# [Problem statement]
Write out, word for word, only the data from its first line to the line containing "small wire clouds".

# [Supplied information]

◆ ◆ ◆

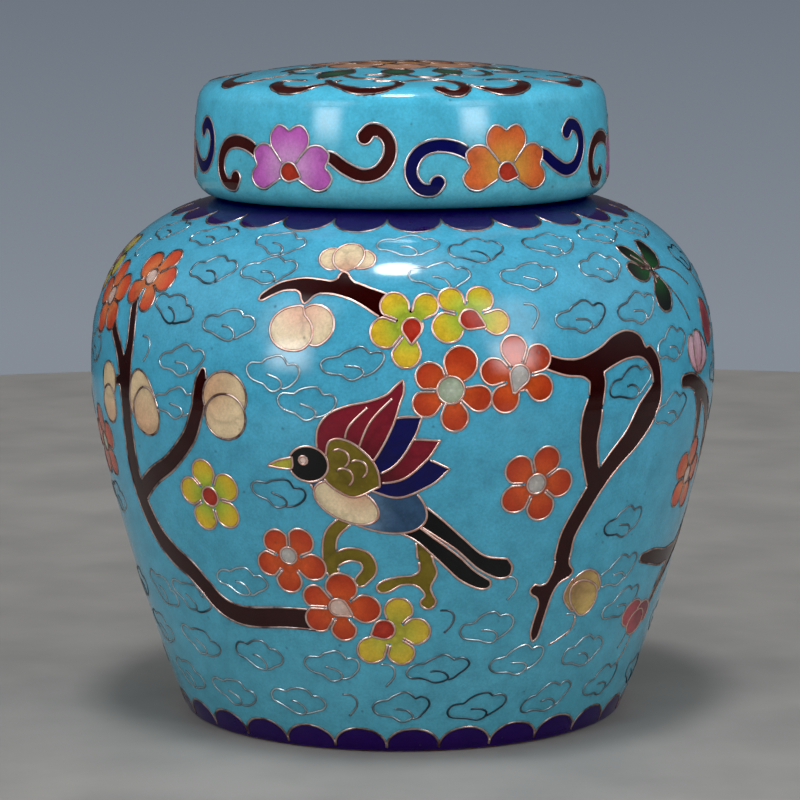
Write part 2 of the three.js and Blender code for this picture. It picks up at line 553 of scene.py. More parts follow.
class CloudNet:
    """The small wire clouds that fill the ground, and the short hooked wires between them."""

    HOOK_AND_LEFT = ((-1.0, -0.4), (0.0, -0.5), (1.0, -0.85), (1.6, -1.5), (1.6, -2.1), (1.0, -2.6), (0.1, -2.75),
                     (-0.7, -2.5), (-1.5, -2.0), (-2.6, -1.65), (-3.8, -1.4), (-4.5, -0.7), (-4.5, 0.2),
                     (-3.8, 0.95), (-2.8, 1.15), (-1.9, 1.15))
    TOP = ((-1.9, 1.15), (-1.3, 1.7), (-0.3, 2.2), (0.9, 2.5), (1.8, 2.25), (2.6, 1.35))
    RIGHT = ((2.6, 1.35), (3.5, 1.6), (4.4, 1.2), (4.8, 0.3), (4.3, -0.7), (3.3, -1.5), (2.3, -2.15), (1.6, -2.3))
    SHORT_HOOK = ((-1.0, 2.2), (0.4, 2.1), (1.2, 1.2), (1.0, -0.2), (-0.2, -1.8))

    def __init__(self, drawing: Drawing, gauge: float = 0.28) -> None:
        """Starts a net on a drawing, with a wire gauge."""
        self.drawing = drawing
        self.gauge = gauge
        self.random = np.random.default_rng(11)
        self.centres: list[np.ndarray] = []

    def outline(self, place: Pair, tilt: float, size: float) -> tuple[np.ndarray, np.ndarray]:
        """A cloud's wire and its field's outline, on the flat map."""
        spans = []
        sway = math.sin(13.0 * place[0] + 7.0 * place[1])
        skew = np.array([[1.0 + 0.05 * sway, 0.04 * sway], [0.03 * sway, 1.0 - 0.06 * sway]])
        for span in (self.HOOK_AND_LEFT, self.TOP, self.RIGHT):
            local = np.array(span) * size
            local = smooth((local + 0.08 * np.sin(local[:, ::-1] * 2.1 + place[0])) @ skew)
            spans.append(self.drawing.flat(self.drawing.chart.around(place, local, tilt)))
        whole = np.vstack([spans[0][:-1], spans[1][:-1], spans[2]])
        return whole, whole[50:]

    def cloud(self, place: Pair, tilt: float = 0.0, size: float = 1.0) -> None:
        """Lays one cloud."""
        wire, shape = self.outline(place, tilt, size)
        self.centres.append(self.drawing.flat(np.array([place]))[0])
        self.drawing.lay(shape, Enamel.CLOUD, wired=False)
        self.drawing.line(wire, self.gauge, "cloud")

    def hook(self, place: Pair, tilt: float = 0.0) -> None:
        """Lays one short hooked wire."""
        local = smooth(self.SHORT_HOOK)
        self.drawing.line(self.drawing.flat(self.drawing.chart.around(place, local, tilt)), self.gauge, "cloud")

    def fill(self, low: float, high: float, left: float, right: float, spacing: Pair = (12.6, 7.4)) -> None:
        """Lays rows of clouds wherever there is room.

        Args:
            low: The lowest row's chart height.
            high: The highest that a row may be.
            left: The first x.
            right: The last x.
            spacing: The distance between clouds of a row, and between rows.
        """
        chart = self.drawing.chart
        for row, y in enumerate(np.arange(low, high, spacing[1])):
            pitch = spacing[0] * chart.girth / float(chart.radius_at(y))
            for x in np.arange(left + (row % 2) * pitch / 2, right, pitch):
                nudge = self.random.uniform(-1.0, 1.0, 4)
                place = (x + 1.3 * nudge[0], y + 0.8 * nudge[1])
                wire, shape = self.outline(place, 12 * nudge[2], 0.96)
                centre = self.drawing.flat(np.array([place]))[0]
                gaps = [np.linalg.norm(centre - other) for other in self.centres]
                if gaps and min(gaps) < 9.0 * self.drawing.unit(shape):
                    continue
                if self.drawing.near_field(wire, 0.9):
                    continue
                self.cloud(place, 12 * nudge[2], 0.96)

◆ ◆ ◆

# [Full response]
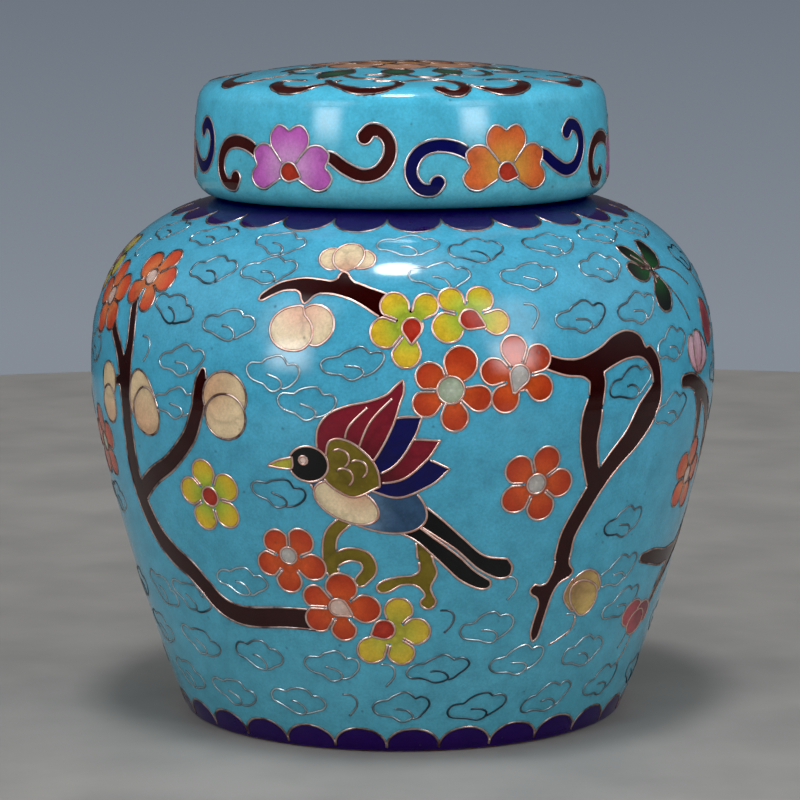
Write part 2 of the three.js and Blender code for this picture. It picks up at line 553 of scene.py. More parts follow.
class CloudNet:
    """The small wire clouds that fill the ground, and the short hooked wires between them."""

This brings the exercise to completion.